▸ **Provided data**:
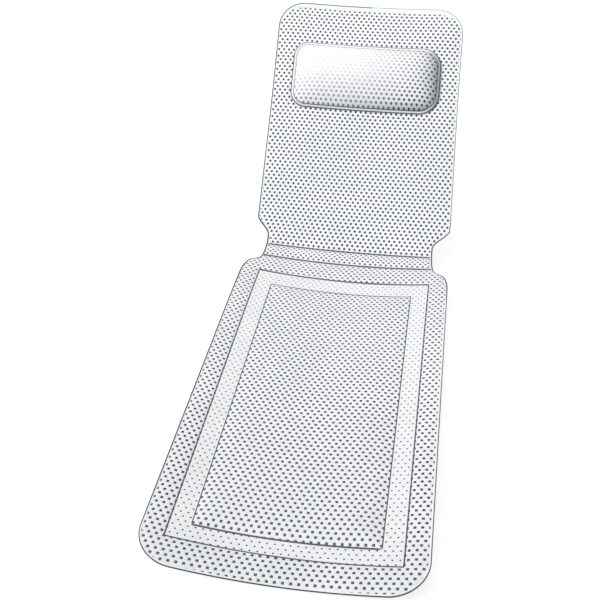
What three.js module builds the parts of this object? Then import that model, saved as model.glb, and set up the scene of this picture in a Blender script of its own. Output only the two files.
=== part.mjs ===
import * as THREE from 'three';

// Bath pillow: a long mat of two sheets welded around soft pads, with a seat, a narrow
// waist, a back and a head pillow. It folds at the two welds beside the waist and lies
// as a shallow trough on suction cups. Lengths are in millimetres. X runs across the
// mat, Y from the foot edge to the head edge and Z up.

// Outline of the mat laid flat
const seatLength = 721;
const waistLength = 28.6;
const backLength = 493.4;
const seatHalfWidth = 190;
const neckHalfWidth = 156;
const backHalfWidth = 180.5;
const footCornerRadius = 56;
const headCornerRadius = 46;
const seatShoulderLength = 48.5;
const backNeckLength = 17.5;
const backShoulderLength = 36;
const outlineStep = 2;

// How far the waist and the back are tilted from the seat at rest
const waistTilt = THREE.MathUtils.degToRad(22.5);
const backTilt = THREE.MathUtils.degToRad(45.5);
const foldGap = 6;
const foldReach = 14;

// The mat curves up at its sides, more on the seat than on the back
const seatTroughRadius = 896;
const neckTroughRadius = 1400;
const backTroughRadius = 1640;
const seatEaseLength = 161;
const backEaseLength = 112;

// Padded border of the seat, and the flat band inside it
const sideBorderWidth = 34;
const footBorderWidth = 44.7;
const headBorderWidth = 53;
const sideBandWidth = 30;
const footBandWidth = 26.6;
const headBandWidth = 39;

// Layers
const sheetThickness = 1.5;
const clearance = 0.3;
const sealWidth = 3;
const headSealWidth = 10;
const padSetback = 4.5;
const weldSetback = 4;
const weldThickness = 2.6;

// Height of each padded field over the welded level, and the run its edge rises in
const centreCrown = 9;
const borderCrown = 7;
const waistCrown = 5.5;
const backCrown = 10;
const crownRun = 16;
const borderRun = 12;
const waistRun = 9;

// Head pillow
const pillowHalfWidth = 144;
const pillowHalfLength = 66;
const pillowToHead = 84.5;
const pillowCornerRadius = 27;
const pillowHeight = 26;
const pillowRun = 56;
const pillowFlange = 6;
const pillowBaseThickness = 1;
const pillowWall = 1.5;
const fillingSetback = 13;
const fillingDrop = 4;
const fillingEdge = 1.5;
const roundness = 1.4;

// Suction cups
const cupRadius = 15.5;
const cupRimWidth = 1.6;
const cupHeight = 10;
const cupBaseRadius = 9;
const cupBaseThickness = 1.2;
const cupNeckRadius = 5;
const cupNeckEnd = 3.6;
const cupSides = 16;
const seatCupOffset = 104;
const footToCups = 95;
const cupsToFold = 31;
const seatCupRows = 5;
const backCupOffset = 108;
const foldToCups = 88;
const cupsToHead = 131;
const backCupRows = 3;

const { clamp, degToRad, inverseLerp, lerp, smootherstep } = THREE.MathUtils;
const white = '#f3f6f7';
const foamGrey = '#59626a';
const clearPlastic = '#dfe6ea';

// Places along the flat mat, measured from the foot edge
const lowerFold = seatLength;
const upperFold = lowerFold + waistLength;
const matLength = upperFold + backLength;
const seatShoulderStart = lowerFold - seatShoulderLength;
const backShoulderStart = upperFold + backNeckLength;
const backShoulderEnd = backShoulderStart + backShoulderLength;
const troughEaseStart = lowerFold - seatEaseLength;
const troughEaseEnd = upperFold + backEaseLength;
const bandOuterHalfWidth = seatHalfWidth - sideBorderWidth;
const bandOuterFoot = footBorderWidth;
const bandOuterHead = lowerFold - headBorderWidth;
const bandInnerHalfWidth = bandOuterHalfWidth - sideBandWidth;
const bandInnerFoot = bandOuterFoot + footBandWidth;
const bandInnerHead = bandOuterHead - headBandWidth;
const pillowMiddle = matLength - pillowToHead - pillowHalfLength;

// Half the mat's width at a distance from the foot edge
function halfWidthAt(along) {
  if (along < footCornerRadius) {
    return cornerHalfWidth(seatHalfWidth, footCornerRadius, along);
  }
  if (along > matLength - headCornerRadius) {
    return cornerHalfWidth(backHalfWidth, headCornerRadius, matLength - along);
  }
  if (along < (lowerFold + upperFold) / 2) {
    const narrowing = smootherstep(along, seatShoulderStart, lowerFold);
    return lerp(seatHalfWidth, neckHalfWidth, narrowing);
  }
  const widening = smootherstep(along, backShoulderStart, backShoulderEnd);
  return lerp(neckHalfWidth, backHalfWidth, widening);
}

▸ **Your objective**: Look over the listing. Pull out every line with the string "import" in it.

▸ **Written response**:
What three.js module builds the parts of this object? Then import that model, saved as model.glb, and set up the scene of this picture in a Blender script of its own. Output only the two files.
import * as THREE from 'three';